** start of DATASET EXTRACT **
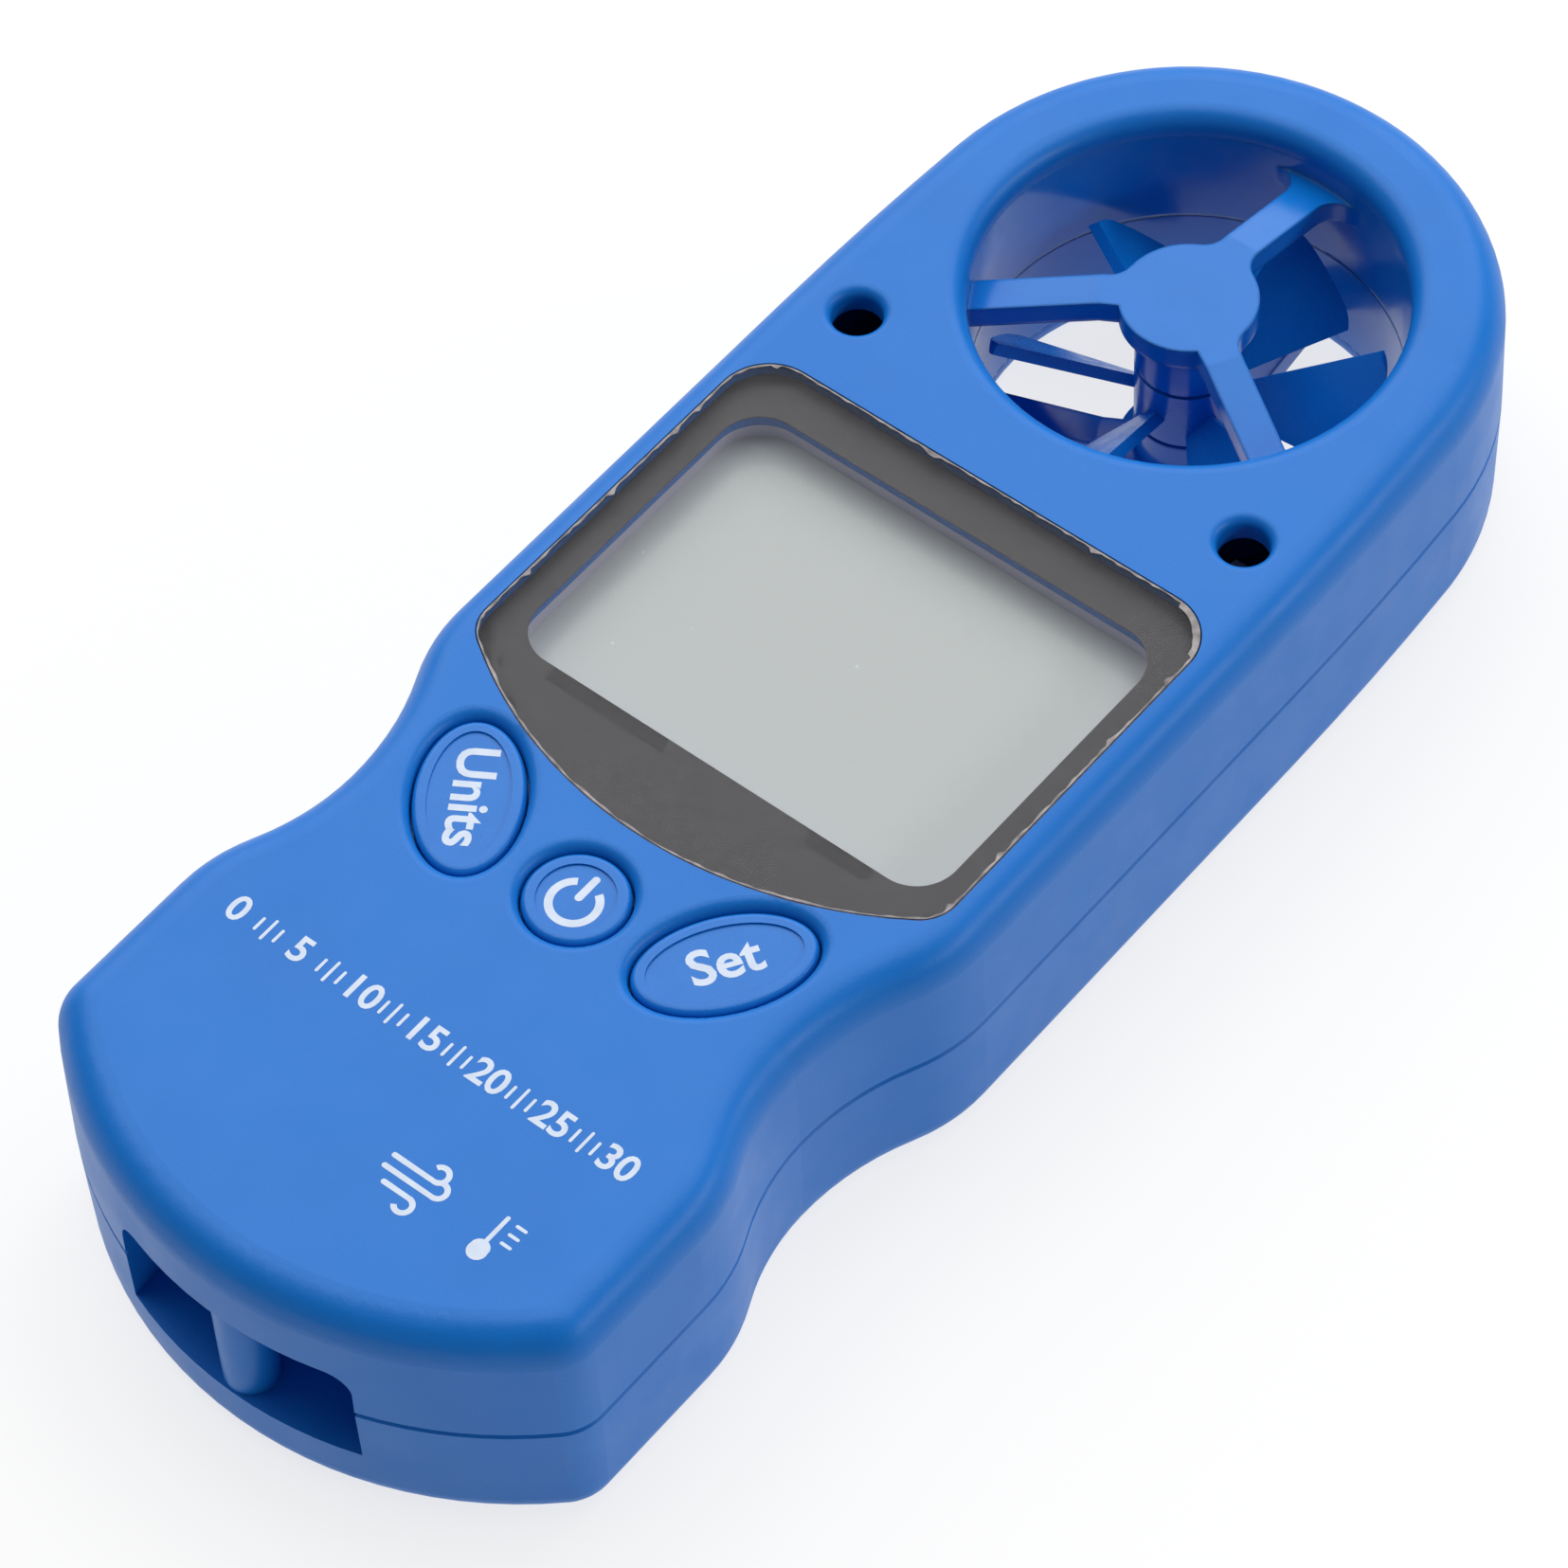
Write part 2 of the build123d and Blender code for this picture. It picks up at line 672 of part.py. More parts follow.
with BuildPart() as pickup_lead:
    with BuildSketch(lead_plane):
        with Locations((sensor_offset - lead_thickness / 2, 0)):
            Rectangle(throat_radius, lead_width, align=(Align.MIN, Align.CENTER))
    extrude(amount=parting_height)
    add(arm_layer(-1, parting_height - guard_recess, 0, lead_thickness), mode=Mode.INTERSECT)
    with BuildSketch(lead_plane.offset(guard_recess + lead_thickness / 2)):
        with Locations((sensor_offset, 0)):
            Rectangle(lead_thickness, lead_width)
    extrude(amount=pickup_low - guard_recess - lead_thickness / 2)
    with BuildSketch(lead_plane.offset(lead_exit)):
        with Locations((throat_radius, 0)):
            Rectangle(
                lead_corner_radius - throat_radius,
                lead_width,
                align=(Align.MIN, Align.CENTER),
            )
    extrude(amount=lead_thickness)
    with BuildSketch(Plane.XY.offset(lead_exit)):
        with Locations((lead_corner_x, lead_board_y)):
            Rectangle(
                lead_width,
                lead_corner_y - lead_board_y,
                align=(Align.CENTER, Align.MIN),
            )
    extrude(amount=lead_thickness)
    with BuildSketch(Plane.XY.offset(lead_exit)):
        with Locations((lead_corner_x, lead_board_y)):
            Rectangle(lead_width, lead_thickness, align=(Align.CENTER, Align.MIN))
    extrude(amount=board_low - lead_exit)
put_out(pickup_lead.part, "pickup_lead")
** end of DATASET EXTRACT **
## [WORK REQUIRED]
Please repeat the listing exactly, with nothing left out.

## [COMPLETE ANSWER]
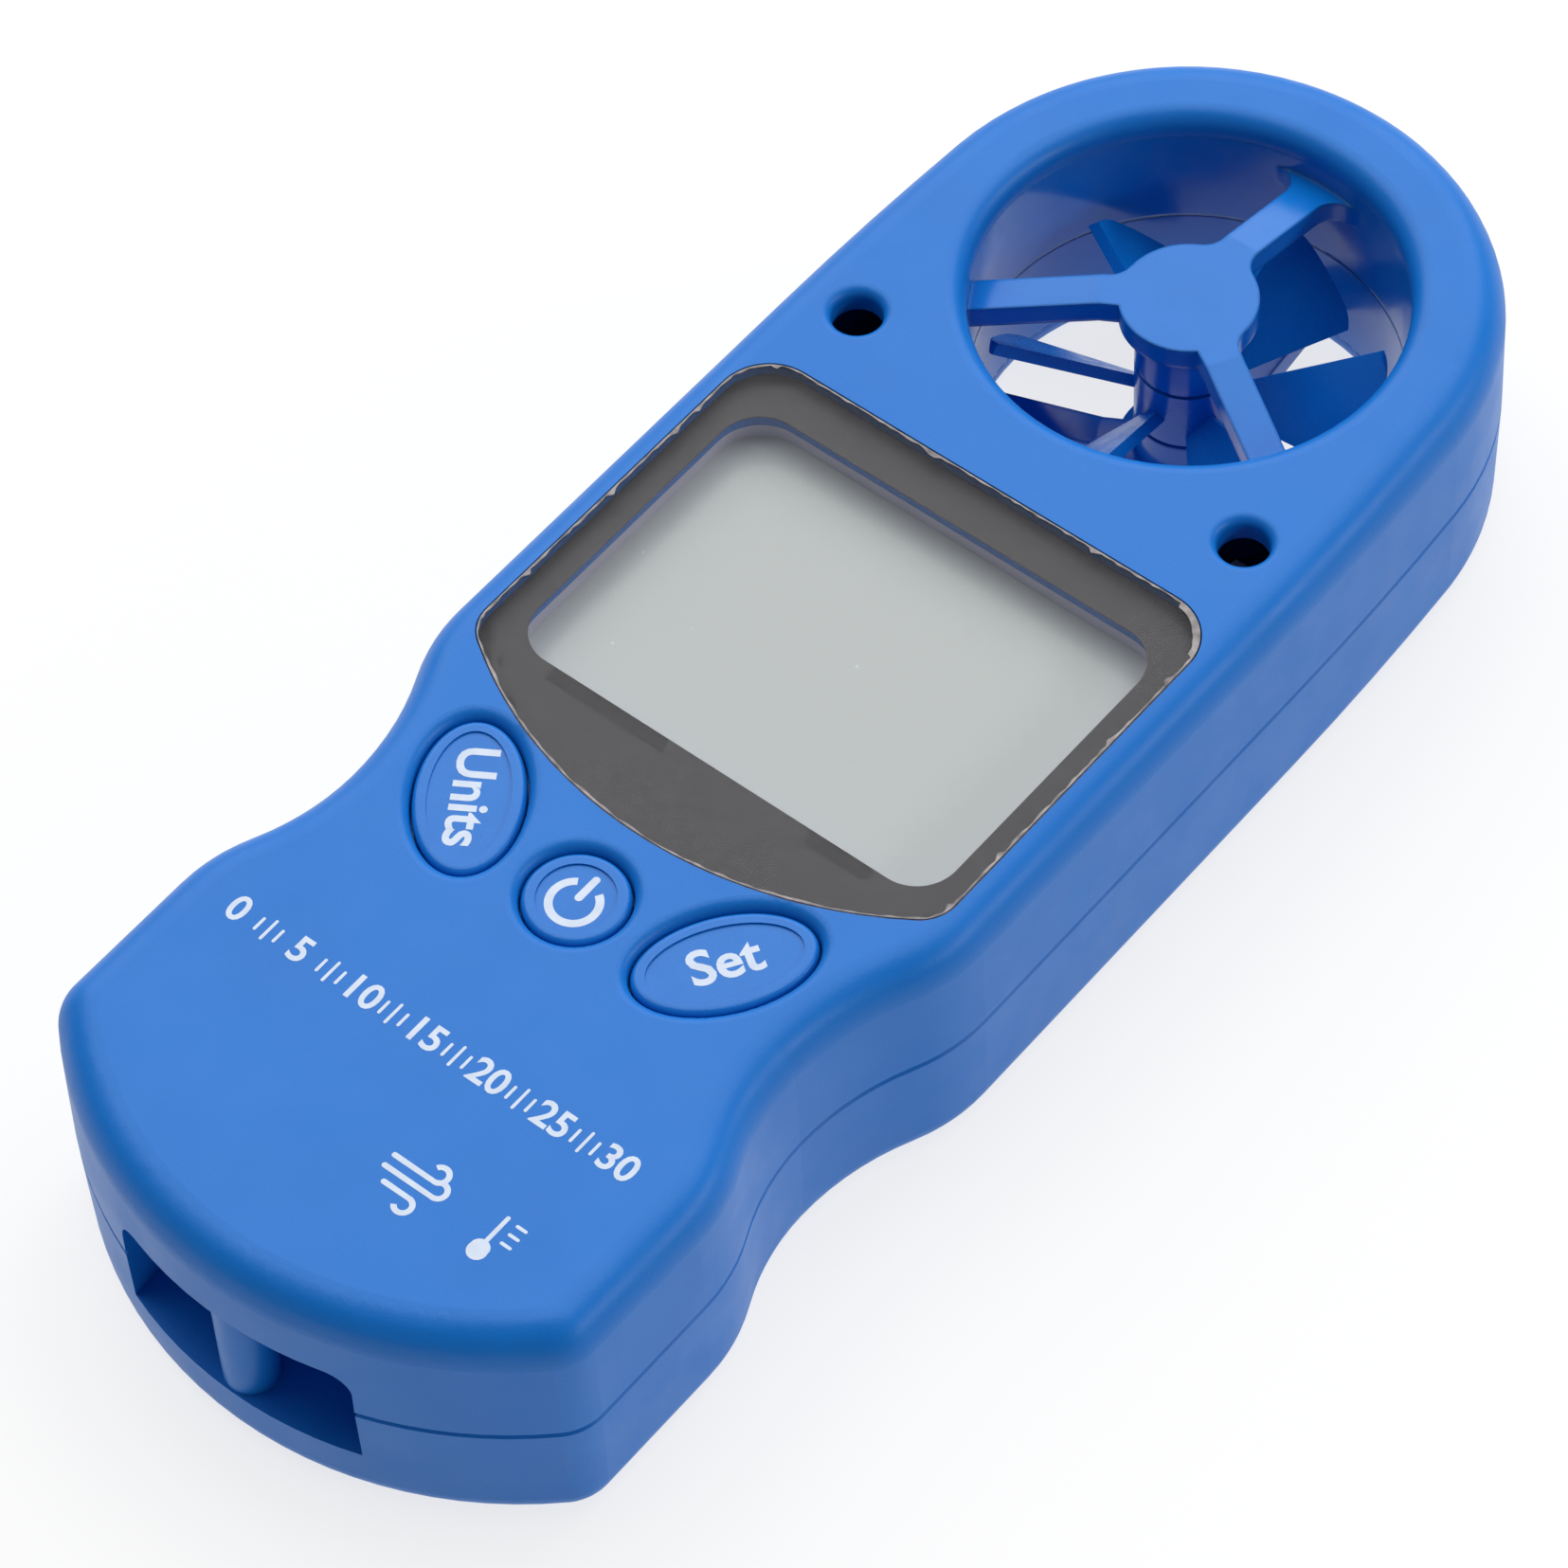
Write part 2 of the build123d and Blender code for this picture. It picks up at line 672 of part.py. More parts follow.
with BuildPart() as pickup_lead:
    with BuildSketch(lead_plane):
        with Locations((sensor_offset - lead_thickness / 2, 0)):
            Rectangle(throat_radius, lead_width, align=(Align.MIN, Align.CENTER))
    extrude(amount=parting_height)
    add(arm_layer(-1, parting_height - guard_recess, 0, lead_thickness), mode=Mode.INTERSECT)
    with BuildSketch(lead_plane.offset(guard_recess + lead_thickness / 2)):
        with Locations((sensor_offset, 0)):
            Rectangle(lead_thickness, lead_width)
    extrude(amount=pickup_low - guard_recess - lead_thickness / 2)
    with BuildSketch(lead_plane.offset(lead_exit)):
        with Locations((throat_radius, 0)):
            Rectangle(
                lead_corner_radius - throat_radius,
                lead_width,
                align=(Align.MIN, Align.CENTER),
            )
    extrude(amount=lead_thickness)
    with BuildSketch(Plane.XY.offset(lead_exit)):
        with Locations((lead_corner_x, lead_board_y)):
            Rectangle(
                lead_width,
                lead_corner_y - lead_board_y,
                align=(Align.CENTER, Align.MIN),
            )
    extrude(amount=lead_thickness)
    with BuildSketch(Plane.XY.offset(lead_exit)):
        with Locations((lead_corner_x, lead_board_y)):
            Rectangle(lead_width, lead_thickness, align=(Align.CENTER, Align.MIN))
    extrude(amount=board_low - lead_exit)
put_out(pickup_lead.part, "pickup_lead")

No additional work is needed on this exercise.